I'm trying to do something fairly simple, but either odo is broken or I don't understand how datashapes work in the context of this package.

The CSV file:

email,dob
tony@gmail.com,1982-07-13
blah@haha.com,1997-01-01
...

The code:

from odo import odo
import pandas as pd

df = pd.read_csv("...")
connection_str = "postgresql+psycopg2:// ... "

t = odo('path/to/data.csv', connection_str, dshape='var * {email: string, dob: datetime}')

The error:

AssertionError: datashape must be Record type, got 0 * {email: string, dob: datetime}

It's the same error if I try to go directly from a DataFrame -> Postgres as well:

t = odo(df, connection_str, dshape='var * {email: string, dob: datetime}')

A few other things that don't fix the problem: 1) removing the header line from the CSV file, 2) changing var to the actual number of rows in the DataFrame.

What am I doing wrong here?

lollercoaster
  • 15,969
  • 35
  • 115
  • 173
  • have you tried pd.to_sql? Seems like you're just trying to save a csv into a postgres table? https://pandas.pydata.org/pandas-docs/stable/generated/pandas.DataFrame.to_sql.html – wkzhu Sep 18 '17 at 21:00
  • yes, it's just really slow. `odo` is supposed to use postgres's copy internals to do it much, much more quickly: http://odo.pydata.org/en/latest/perf.html – lollercoaster Sep 18 '17 at 21:09
  • I'm not familiar with `odo` but you can do fast loading yourself https://stackoverflow.com/questions/41875817/write-fast-pandas-dataframe-to-postgres/ – Michael Sep 18 '17 at 22:35
  • No ideally you want to copy from a file to Postgres directly. That way Postgres + the OS does all the real work (much faster).

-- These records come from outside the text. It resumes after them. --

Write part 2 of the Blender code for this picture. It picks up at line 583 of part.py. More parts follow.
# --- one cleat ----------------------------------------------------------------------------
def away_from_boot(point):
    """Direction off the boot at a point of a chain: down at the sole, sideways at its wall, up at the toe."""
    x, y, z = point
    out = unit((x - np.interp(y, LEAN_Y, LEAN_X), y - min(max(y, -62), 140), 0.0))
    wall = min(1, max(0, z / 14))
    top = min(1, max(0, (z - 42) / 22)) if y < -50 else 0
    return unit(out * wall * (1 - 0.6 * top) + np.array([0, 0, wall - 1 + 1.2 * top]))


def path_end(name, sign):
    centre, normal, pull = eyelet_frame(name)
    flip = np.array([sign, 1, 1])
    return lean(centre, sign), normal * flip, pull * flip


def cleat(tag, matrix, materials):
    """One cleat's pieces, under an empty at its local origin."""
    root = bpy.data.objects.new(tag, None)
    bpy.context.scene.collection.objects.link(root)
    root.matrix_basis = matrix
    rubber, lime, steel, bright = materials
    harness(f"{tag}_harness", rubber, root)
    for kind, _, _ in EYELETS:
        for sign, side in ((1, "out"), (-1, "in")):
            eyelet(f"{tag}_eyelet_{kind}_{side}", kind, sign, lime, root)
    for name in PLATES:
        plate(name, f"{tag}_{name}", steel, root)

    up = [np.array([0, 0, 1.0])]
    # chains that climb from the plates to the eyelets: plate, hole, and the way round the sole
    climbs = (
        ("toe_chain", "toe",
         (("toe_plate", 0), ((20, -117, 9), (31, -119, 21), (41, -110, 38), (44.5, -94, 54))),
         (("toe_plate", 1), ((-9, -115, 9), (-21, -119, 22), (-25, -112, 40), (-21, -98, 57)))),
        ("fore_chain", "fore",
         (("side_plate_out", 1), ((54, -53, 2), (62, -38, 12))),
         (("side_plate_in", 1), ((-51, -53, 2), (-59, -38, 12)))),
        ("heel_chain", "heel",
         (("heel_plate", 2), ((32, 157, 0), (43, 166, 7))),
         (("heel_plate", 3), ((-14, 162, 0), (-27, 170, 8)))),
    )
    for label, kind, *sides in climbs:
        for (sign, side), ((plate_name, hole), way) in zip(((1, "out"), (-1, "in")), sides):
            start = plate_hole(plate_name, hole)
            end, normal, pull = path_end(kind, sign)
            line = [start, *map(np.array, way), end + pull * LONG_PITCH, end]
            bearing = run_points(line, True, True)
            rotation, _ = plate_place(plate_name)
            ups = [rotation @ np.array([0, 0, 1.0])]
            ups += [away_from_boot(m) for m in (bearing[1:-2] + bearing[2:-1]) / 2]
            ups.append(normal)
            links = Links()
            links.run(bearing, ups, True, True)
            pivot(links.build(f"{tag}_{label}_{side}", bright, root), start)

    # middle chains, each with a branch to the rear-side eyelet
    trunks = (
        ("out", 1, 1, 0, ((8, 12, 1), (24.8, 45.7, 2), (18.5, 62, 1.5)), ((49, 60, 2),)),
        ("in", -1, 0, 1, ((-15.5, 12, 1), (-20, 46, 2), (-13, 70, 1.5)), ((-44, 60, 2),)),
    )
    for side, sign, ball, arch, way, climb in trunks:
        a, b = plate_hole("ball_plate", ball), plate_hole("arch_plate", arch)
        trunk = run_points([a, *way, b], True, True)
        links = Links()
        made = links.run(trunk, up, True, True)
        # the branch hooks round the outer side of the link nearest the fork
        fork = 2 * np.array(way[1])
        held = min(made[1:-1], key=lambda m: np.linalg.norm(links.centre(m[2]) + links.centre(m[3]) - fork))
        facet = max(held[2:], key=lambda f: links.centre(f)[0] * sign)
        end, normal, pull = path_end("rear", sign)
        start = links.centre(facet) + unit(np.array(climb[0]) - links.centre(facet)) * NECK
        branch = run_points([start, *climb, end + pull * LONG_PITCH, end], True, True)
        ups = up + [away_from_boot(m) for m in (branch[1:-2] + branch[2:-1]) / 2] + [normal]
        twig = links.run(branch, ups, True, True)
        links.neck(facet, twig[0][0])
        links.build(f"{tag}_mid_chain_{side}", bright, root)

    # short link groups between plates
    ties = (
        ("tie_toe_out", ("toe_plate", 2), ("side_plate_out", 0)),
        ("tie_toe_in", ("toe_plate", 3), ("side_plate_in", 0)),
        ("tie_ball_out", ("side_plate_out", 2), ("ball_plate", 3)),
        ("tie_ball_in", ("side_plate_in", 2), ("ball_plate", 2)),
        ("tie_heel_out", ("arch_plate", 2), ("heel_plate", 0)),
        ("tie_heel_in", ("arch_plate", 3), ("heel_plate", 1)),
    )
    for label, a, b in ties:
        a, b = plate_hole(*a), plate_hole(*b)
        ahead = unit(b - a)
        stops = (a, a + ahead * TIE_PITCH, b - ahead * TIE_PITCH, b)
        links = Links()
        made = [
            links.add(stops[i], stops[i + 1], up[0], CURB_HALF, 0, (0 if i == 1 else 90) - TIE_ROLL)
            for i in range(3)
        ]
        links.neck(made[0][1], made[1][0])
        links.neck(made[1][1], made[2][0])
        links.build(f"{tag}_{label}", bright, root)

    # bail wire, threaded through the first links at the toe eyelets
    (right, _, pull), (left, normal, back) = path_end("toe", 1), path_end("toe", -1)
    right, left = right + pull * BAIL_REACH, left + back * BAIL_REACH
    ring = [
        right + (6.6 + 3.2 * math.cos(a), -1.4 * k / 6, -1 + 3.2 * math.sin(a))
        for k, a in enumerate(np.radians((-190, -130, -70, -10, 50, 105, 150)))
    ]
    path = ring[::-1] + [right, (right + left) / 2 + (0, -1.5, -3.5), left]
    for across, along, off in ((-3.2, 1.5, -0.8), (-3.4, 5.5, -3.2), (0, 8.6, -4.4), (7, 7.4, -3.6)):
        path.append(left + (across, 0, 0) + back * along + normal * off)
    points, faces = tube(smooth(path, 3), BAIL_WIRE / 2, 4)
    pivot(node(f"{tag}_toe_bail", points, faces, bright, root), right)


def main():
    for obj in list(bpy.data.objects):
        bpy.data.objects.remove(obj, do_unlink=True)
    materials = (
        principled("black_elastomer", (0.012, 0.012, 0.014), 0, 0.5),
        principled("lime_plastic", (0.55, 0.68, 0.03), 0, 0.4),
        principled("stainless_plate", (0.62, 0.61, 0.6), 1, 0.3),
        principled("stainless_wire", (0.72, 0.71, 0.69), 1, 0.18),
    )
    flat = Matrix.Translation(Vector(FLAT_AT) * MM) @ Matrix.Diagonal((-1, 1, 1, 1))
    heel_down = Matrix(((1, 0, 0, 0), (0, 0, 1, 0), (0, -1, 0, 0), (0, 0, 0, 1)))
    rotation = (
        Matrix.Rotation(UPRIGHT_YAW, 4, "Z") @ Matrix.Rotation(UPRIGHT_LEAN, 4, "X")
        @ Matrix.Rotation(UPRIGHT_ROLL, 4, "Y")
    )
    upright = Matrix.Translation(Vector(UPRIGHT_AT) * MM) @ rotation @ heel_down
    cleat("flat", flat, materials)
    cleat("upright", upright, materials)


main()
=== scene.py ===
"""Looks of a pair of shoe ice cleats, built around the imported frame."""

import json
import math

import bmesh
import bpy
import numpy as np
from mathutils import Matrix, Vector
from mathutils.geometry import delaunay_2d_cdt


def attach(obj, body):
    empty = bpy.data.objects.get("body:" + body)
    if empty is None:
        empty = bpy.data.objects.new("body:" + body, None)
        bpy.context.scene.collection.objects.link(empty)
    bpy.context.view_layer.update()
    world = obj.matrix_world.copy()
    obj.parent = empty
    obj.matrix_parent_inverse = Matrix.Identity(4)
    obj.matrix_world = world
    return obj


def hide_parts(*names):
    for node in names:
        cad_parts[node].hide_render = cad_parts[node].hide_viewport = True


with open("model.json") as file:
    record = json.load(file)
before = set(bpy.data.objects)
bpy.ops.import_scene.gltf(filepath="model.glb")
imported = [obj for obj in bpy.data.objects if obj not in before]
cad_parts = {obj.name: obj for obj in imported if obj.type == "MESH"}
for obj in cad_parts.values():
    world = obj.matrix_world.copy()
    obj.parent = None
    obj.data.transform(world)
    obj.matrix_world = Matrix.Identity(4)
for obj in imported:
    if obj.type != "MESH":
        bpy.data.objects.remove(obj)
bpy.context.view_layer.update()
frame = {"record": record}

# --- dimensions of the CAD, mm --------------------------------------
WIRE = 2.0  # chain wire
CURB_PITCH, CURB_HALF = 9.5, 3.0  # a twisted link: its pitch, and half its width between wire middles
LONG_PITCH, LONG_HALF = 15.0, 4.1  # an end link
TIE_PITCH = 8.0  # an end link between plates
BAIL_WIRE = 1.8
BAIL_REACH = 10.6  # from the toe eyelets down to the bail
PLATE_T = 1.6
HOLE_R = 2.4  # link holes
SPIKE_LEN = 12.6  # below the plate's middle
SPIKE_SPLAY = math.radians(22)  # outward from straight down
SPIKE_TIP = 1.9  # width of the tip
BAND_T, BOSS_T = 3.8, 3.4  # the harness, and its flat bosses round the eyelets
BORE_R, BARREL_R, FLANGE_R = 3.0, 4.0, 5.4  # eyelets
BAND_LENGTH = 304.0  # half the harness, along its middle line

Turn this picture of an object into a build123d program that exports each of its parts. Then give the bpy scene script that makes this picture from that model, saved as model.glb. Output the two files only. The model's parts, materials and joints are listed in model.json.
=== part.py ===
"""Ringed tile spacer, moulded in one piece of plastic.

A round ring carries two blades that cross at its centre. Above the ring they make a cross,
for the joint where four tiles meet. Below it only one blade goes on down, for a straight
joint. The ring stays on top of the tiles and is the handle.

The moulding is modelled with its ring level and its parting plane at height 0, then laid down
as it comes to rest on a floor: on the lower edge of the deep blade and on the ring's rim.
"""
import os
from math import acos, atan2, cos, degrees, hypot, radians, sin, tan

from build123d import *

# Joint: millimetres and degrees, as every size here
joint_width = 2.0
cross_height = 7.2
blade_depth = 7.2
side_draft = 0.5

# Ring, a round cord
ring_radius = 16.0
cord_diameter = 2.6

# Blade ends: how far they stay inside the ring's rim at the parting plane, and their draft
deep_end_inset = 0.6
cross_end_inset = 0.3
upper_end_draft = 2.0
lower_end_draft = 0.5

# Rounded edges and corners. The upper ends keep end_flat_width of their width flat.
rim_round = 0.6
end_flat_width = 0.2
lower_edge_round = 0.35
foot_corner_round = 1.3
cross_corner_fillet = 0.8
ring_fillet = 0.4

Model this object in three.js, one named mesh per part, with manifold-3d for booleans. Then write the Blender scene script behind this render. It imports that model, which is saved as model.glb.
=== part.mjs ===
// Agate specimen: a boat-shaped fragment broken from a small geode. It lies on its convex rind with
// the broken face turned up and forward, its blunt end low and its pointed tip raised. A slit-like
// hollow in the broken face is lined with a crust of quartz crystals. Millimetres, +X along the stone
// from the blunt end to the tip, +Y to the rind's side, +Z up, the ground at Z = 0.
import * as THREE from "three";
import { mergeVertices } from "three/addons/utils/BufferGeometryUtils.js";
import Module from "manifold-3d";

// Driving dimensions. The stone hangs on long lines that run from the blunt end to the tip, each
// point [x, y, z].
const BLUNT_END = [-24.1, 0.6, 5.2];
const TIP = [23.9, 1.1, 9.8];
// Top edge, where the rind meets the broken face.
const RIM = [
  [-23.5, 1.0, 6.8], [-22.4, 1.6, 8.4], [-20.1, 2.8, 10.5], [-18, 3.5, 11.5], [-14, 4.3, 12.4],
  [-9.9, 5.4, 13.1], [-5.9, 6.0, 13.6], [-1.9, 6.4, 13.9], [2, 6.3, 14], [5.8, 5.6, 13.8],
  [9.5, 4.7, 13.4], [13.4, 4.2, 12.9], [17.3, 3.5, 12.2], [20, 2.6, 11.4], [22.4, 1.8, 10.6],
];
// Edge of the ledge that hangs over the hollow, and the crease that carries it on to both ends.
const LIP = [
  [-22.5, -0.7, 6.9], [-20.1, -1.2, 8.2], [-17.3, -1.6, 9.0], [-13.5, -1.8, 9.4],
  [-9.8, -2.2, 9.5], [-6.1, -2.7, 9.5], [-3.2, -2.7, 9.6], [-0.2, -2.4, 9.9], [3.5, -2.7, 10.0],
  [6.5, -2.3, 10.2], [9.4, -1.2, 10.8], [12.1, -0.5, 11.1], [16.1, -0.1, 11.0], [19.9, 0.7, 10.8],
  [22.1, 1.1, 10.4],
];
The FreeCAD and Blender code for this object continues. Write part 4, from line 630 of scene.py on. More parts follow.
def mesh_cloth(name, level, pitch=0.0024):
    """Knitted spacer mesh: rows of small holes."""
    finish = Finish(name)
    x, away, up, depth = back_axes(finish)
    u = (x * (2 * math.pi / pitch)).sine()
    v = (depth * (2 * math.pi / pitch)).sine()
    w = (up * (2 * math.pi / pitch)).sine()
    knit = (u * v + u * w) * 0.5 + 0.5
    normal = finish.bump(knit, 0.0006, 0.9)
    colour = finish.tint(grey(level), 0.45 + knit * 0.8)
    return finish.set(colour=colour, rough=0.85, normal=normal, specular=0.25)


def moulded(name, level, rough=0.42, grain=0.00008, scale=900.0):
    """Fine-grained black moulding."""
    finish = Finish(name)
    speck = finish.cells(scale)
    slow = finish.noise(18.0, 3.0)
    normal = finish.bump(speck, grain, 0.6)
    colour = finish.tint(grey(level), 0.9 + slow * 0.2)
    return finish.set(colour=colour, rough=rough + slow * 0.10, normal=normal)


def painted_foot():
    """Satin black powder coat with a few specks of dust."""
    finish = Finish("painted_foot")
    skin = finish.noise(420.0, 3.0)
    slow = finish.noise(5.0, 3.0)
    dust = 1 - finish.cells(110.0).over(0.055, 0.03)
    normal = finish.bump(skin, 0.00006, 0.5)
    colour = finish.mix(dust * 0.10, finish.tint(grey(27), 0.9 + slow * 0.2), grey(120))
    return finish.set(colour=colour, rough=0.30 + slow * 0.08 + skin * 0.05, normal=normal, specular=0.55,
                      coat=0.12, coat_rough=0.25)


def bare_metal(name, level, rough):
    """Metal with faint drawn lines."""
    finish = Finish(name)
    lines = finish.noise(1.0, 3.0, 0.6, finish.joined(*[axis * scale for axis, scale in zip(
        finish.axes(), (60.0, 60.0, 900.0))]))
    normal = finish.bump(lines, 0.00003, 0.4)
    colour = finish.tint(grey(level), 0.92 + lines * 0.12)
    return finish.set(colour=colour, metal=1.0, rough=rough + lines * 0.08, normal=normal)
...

I'm loading hundreds of GB. I put the example above where I tried to go from Python in memory to Postgres just to demonstrate that the odo library wasn't working as intended. – lollercoaster Sep 18 '17 at 22:38
  • do you need pandas in the first place - csv straight to postgres should be easy https://stackoverflow.com/questions/2987433/how-to-import-csv-file-data-into-a-postgresql-table – wkzhu Sep 19 '17 at 15:15
  • Yes I need to select particular columns. Also need to save disk space. – lollercoaster Sep 21 '17 at 22:21

1 Answers1

1

Does connection_str have a table name? That fixed it for me when I ran into a similar issue but with a sqlite database.

Should be something like:

connection_str = "postgresql+psycopg2://your_database_name::data"
t = odo(df, connection_str, dshape='var * {email: string, dob: datetime}')

where 'data' in 'connection_str' is your new table name.

See also:

python odo sql AssertionError: datashape must be Record type, got 0 * {...}

https://github.com/blaze/odo/issues/580

mbyim
  • 66
  • 3